Jarvis, who is more and more intrigued and challenged by his son's thoughts and activities, goes back to his study, and looks around again at the pictures and the books. He sits at his son's desk, opens the drawers, and comes upon various articles, among them a "Private Essay on the Evolution of a South African". In it Arthur speaks of his upbringing, which was honorable and good in many ways, but which taught him nothing at all about the painful social realities of South Africa. Jarvis is "shocked and hurt" to read this, and walks around, trying to come to terms with this new ultimatum issued unwittingly by his dead son. He returns to his son's papers, and reads his account of his aims in life—his determination to do not what is expedient, but what is right; to try humbly to avoid the contradictions that most white South Africans get tangled up in. "I am moved by something that is not my own, that moves me to do what is right, at whatever cost it may be." Jarvis is now totally under the spell of his son's life and thoughts. He walks away from the house with a quiet new resoluteness.
Mr. and Mrs. Jarvis, on a day when the court is not in session, relax with a niece in Springs. While the two women go to the town, Jarvis stays in the house. There is a knock on the backdoor, and there stands an old black pastor, who immediately shows signs of acute distress and anxiety. (It is Stephen, delivering the message which he was given just before he stepped on to the train.) The pastor is overwhelmed and confused, much to the puzzlement of Jarvis. Then he recognizes that it is the priest from Ndotsheni. Jarvis says: "There is something between you and me, but I do not know what it is." Stephen finally, hesitantly, reveals the frightening truth: "It was my son that killed your son." Jarvis spends some minutes taking this in, and then tells Stephen that he is not angry. Stephen expresses his sorrow and sympathy. They speak a little about Arthur Jarvis, whom Stephen remembers as a boy "with a brightness in him"; and they are both deeply moved. An awkward but real rapport is established between them. Stephen then leaves by the back gate ("according to the custom"); Jarvis watches him intently as he departs.
This chapter focuses on unrest in the country, unrest, which is both a backdrop to, and potentially a kind of enlarged version of, Absalom's crime and his trial. John Kumalo, with his "great bull voice", eloquently addresses a large gathering. He arouses the crowd's emotions, but only to a certain point. The workers are demanding, he says, not the gold mines but a share in their wealth; they need better wages: why should the poor stay poor while the rich get richer? Various people offer their views of John Kumalo's speech. The policemen present regard him as dangerous yet ultimately cowardly. Stephen is very impressed. Msimangu acknowledges the power of his utterance but sees him as unwilling to make sacrifices. Jarvis and John Harrison are there too; Jarvis says he doesn't care for this kind of thing.
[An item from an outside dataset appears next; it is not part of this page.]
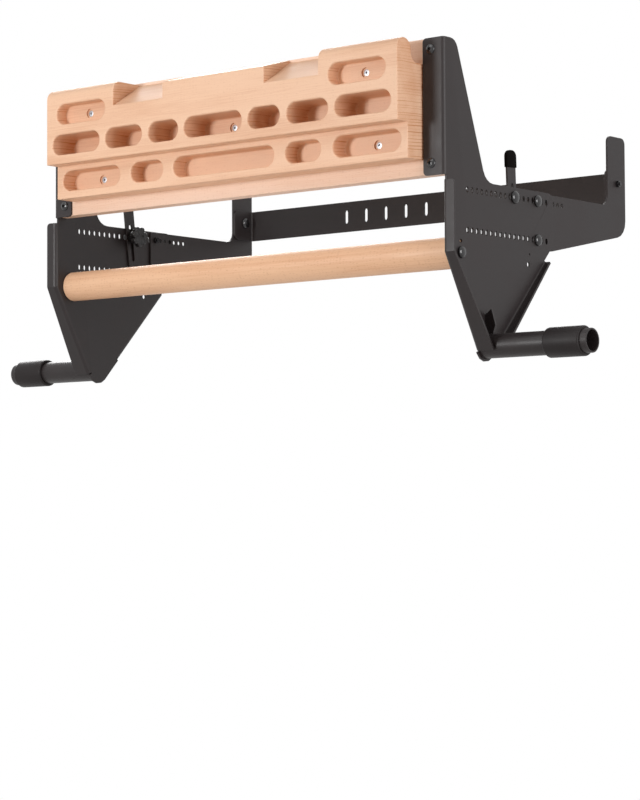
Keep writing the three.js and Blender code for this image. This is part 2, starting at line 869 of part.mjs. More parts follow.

Will there be a strike, a strike, which might spread and disrupt the whole country? "The strike has come and gone." It did not spread beyond the mines. A church leader says that the mine-workers' union should be recognized, but the official view is that the trouble is over and that "all is quiet". But things are never really quiet.
Mrs. Lithebe, ever wise and good, speaks urgently to Gertrude, whom she still finds, unlike Absalom's girlfriend, slack in her ways and in her talk. Gertrude is restless and unhappy. Someone brings the newspaper: there has been another murder of a white person by a black housebreaker. This news item, worrying in itself, is especially so just before the conclusion of Absalom's trial. Msimangu arranges that they all eat at Mrs. Lithebe's house, to prevent Stephen from seeing the newspaper headline. Later Gertrude, suddenly inspired (or apparently inspired) by a talk they have just heard, tells Mrs. Lithebe that she thinks she would like to become a nun. Mrs. Lithebe is delighted, but says that Gertrude must of course wait in order to test her vocation. Gertrude then whispers her idea to Absalom's girlfriend, and is assured by her that, if Gertrude left them, she would look after her son.
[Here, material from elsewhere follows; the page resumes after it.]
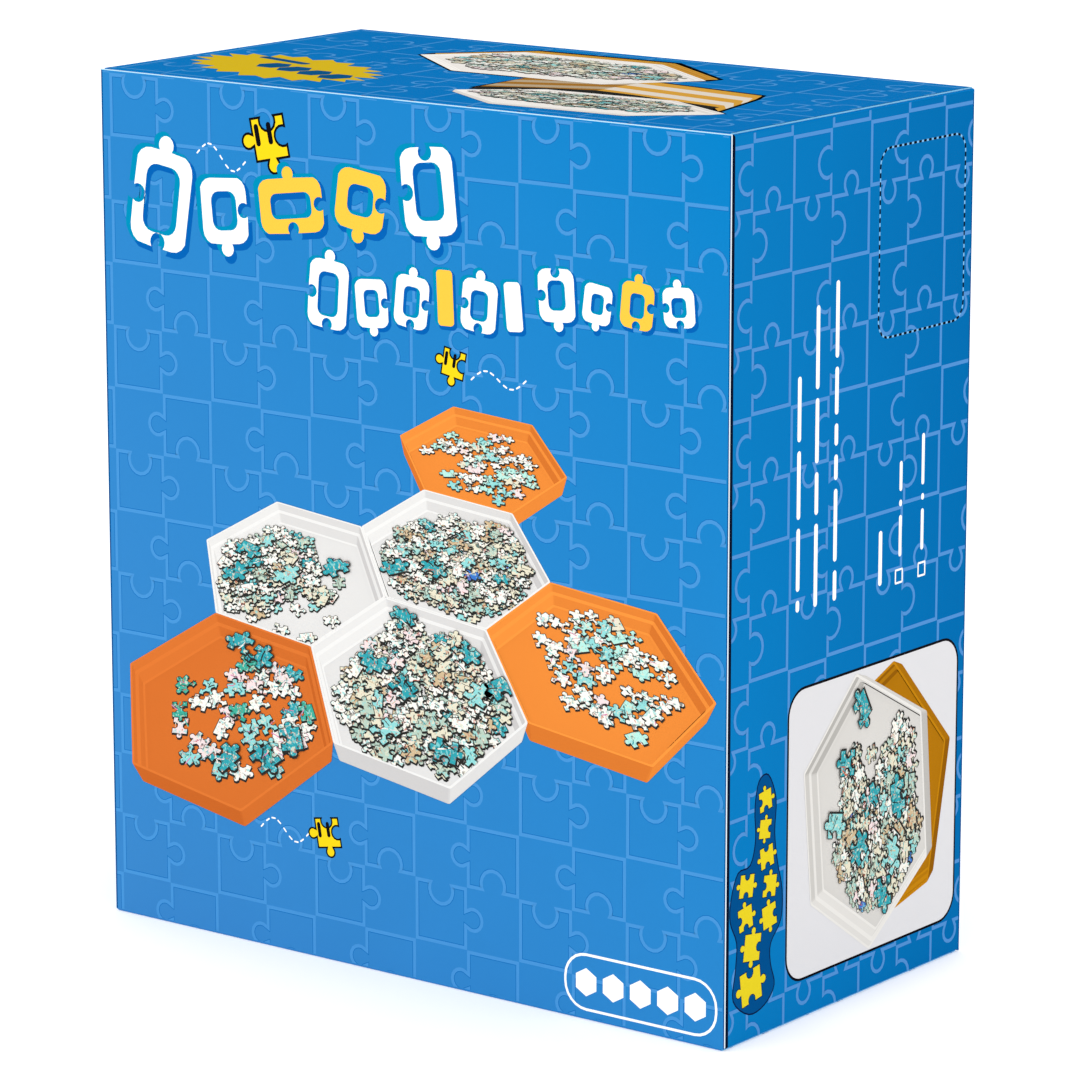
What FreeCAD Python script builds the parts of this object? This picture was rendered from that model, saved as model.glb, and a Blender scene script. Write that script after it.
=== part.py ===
import FreeCAD
import Part
import math
import os

# A sealed retail carton, standing upright: a reverse-tuck-end box folded from one
# blank of printed board, closed and full as it is sold.
#
# The front panel faces -Y, the width runs along X, and the carton stands on Z = 0.
# The origin is the centre of the bottom face. Sizes are in millimetres.
#
# What shows of the fold-up, and is modelled here at its true size:
#   - three upright corners are scored folds, rounded on the outside;
#   - the fourth, front right, is the glued seam: the front panel's cut edge lies
#     over a tab that the right panel folds behind it;
#   - the top lid is hinged on the back panel. Its tuck flap folds down behind the
#     front panel's cut edge, and its own cut ends lie on the two dust flaps, which
#     fold in from the side panels one board lower;
#   - the bottom closes the same way, turned about, with its lid hinged on the front
#     panel, so no cut edge shows along the foot of the front.
# The pack is shut all round and full, so it is one closed solid.

# Driving sizes
CARTON_WIDTH = 234.0
CARTON_DEPTH = 124.0
CARTON_HEIGHT = 265.0
BOARD = 0.5  # thickness of the printed board
FOLD_RADIUS = 0.8  # outside radius of a scored fold
SEAM_GAP = 0.2  # opening between a cut edge and the fold beside it
SEAM_DEPTH = 0.6  # how far down that opening can be seen
LID_SETBACK = 0.2  # from the start of the side panel's fold in to the lid's cut end
EDGE_DROP = 0.2  # a wall's cut edge stops this far below the lid's face

CLEAR = 5.0  # how far a cutter runs past the carton

LEFT = -CARTON_WIDTH / 2
RIGHT = CARTON_WIDTH / 2
FRONT = -CARTON_DEPTH / 2
BACK = CARTON_DEPTH / 2


def line(start, end):
    return Part.LineSegment(start, end).toShape()


def arc(centre, radius, start_deg, end_deg, place):
    """A circular arc in the section plane that `place` maps (u, v) into."""

    def on_circle(degrees):
        angle = math.radians(degrees)
        return place(centre[0] + radius * math.cos(angle), centre[1] + radius * math.sin(angle))

    middle = (start_deg + end_deg) / 2
    return Part.Arc(on_circle(start_deg), on_circle(middle), on_circle(end_deg)).toShape()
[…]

We are back in the solemn courtroom. The judge delivers his judgment. He deals first with Absalom's two co-accused. At the conclusion of a fairly tortuous argument, which involves problems associated with an identification parade—an argument about which the reader must feel some doubt—the judge decides that the presence of the two at the crime scene cannot be conclusively established. They are therefore acquitted. He then focuses on Absalom, who has admitted that he shot Arthur but says that he had no prior intention of doing so. In response to arguments advanced by the defense, the judge concedes that South African society may be deeply flawed, but says that the law must still be upheld. He considers the facts of the case as he sees them, and says that, though Absalom has been a credible witness, he cannot discover any extenuating circumstances. He therefore finds him guilty, and condemns him to be hanged. The courtroom is full of emotion. Absalom "falls to the floor, crying and sobbing." Women wail; Stephen cries, and is helped by Msimangu and by the young white official (who in so doing breaks the custom). Jarvis is there too, "stern and erect."
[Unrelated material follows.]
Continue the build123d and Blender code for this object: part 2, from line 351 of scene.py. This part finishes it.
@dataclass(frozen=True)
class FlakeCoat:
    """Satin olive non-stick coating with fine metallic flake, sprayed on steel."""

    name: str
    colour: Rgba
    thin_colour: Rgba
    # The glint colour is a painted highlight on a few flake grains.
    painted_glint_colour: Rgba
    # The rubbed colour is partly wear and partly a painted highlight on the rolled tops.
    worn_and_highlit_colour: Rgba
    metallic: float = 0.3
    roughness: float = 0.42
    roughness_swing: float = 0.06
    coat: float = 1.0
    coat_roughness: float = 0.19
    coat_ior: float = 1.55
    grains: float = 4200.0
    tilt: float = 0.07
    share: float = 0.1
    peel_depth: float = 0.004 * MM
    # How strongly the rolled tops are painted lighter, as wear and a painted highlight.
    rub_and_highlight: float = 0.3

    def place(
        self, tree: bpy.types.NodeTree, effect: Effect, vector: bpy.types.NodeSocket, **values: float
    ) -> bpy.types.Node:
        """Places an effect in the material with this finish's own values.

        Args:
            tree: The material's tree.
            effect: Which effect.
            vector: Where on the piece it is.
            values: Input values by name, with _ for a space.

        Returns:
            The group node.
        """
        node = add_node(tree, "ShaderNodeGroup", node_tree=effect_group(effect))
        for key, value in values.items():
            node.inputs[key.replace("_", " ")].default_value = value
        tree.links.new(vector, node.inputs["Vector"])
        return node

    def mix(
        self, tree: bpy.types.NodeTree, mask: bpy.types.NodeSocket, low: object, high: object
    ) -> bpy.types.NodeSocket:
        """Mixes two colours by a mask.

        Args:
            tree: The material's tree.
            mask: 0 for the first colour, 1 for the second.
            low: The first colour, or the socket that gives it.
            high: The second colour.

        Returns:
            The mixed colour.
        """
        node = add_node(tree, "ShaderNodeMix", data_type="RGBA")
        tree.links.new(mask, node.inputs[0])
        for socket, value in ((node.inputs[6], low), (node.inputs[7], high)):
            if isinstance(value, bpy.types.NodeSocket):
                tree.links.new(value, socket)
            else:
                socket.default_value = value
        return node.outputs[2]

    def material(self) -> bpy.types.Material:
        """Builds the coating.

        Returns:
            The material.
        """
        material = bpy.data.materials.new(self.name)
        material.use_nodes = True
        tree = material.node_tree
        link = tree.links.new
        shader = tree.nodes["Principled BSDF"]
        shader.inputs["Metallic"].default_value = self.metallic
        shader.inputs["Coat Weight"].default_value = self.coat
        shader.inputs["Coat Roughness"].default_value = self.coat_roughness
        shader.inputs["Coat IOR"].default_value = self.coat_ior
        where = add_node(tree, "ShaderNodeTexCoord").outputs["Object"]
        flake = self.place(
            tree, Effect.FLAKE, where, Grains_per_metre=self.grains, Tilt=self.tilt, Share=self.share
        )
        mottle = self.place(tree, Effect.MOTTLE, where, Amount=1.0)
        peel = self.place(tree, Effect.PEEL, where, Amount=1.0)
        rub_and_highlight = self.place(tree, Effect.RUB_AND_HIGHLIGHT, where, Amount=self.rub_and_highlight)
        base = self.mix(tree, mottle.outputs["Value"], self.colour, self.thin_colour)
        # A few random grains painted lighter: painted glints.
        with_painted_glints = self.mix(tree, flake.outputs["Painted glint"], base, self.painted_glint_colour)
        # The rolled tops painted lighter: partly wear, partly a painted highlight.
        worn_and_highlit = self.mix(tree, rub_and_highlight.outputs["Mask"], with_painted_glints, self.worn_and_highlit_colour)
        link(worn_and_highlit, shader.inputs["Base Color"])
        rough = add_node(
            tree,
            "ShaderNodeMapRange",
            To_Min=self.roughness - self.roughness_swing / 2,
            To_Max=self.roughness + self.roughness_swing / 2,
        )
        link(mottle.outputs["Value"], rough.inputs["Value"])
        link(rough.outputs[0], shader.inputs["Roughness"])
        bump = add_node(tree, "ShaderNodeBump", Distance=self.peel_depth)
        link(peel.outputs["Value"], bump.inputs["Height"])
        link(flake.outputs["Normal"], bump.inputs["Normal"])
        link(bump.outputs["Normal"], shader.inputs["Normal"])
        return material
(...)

Stephen and others visit Absalom in prison. Father Vincent marries Absalom and his girl, but the fairly bleak occasion generates little emotion. Stephen, heartbroken, is left to say farewell to his son. They talk of practical matters (Stephen departs the next day) and of the future of Absalom's wife and child, but then Absalom breaks down, and both of them are overcome by grief. Absalom clings desperately to Stephen as he leaves. Later Stephen pays a final visit to John. He does not reproach him, but advises him to care for his son Matthew and cautions him about his political views. Suddenly he cannot resist hurting John by pretending that a friend has betrayed him. John is anxious, then angry, and ejects his brother; Stephen is "humiliated and ashamed". We then see Jarvis about to leave Johannesburg: Harrison senior is pleased about the death sentence; his son is delighted at the money that Jarvis leaves for the boys' club. There is a farewell gathering at Mrs. Lithebe's: Msimangu announces that he is to retire into a religious community. He later gives his little remaining wealth to Stephen. In the morning, as Stephen prepares to depart, he finds that Gertrude has gone.